Records excerpted from a collection:
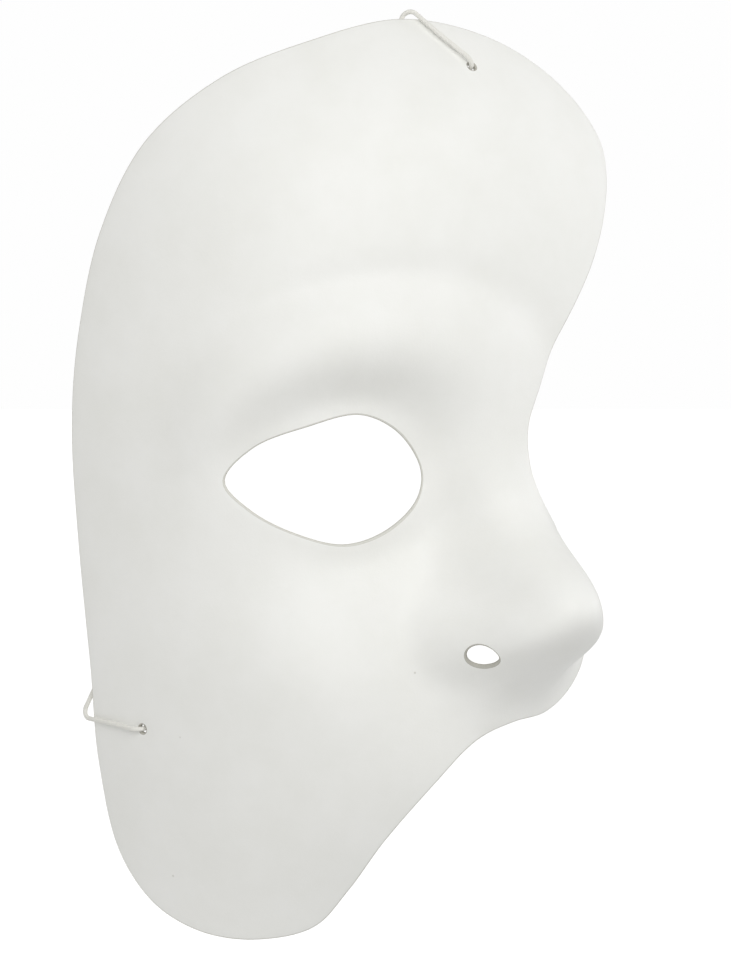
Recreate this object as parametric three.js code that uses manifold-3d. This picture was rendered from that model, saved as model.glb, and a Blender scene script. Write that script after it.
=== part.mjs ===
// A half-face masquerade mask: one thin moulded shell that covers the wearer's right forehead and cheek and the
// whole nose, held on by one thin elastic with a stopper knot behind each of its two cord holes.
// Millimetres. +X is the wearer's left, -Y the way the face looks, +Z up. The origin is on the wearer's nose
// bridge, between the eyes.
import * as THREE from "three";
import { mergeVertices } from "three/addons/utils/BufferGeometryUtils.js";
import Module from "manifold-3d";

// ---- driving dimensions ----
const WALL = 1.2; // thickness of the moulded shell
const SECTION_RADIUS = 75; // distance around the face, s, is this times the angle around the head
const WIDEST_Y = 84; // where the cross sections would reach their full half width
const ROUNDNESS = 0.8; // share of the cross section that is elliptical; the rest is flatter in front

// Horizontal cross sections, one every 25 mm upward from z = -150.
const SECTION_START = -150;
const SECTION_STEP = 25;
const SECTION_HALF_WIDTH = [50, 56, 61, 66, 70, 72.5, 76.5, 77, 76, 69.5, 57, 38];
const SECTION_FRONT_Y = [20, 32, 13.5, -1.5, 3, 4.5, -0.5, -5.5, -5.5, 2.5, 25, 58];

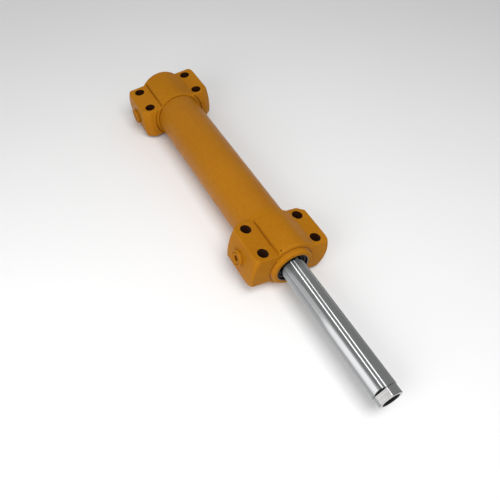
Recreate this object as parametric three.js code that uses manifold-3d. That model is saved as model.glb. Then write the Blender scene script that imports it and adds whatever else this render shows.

● DIRECTION
Print, please, the lines from the first line of the material through the line that contains "2.5, 25, 58];", exactly as written and with nothing added.

● RESPONSE
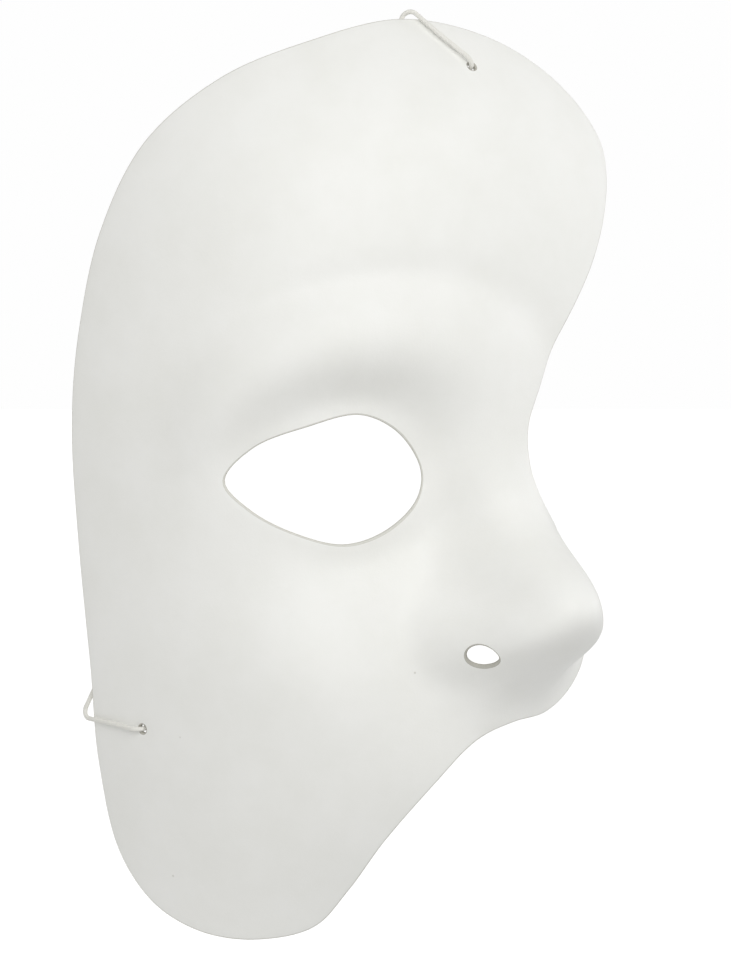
Recreate this object as parametric three.js code that uses manifold-3d. This picture was rendered from that model, saved as model.glb, and a Blender scene script. Write that script after it.
=== part.mjs ===
// A half-face masquerade mask: one thin moulded shell that covers the wearer's right forehead and cheek and the
// whole nose, held on by one thin elastic with a stopper knot behind each of its two cord holes.
// Millimetres. +X is the wearer's left, -Y the way the face looks, +Z up. The origin is on the wearer's nose
// bridge, between the eyes.
import * as THREE from "three";
import { mergeVertices } from "three/addons/utils/BufferGeometryUtils.js";
import Module from "manifold-3d";

// ---- driving dimensions ----
const WALL = 1.2; // thickness of the moulded shell
const SECTION_RADIUS = 75; // distance around the face, s, is this times the angle around the head
const WIDEST_Y = 84; // where the cross sections would reach their full half width
const ROUNDNESS = 0.8; // share of the cross section that is elliptical; the rest is flatter in front

// Horizontal cross sections, one every 25 mm upward from z = -150.
const SECTION_START = -150;
const SECTION_STEP = 25;
const SECTION_HALF_WIDTH = [50, 56, 61, 66, 70, 72.5, 76.5, 77, 76, 69.5, 57, 38];
const SECTION_FRONT_Y = [20, 32, 13.5, -1.5, 3, 4.5, -0.5, -5.5, -5.5, 2.5, 25, 58];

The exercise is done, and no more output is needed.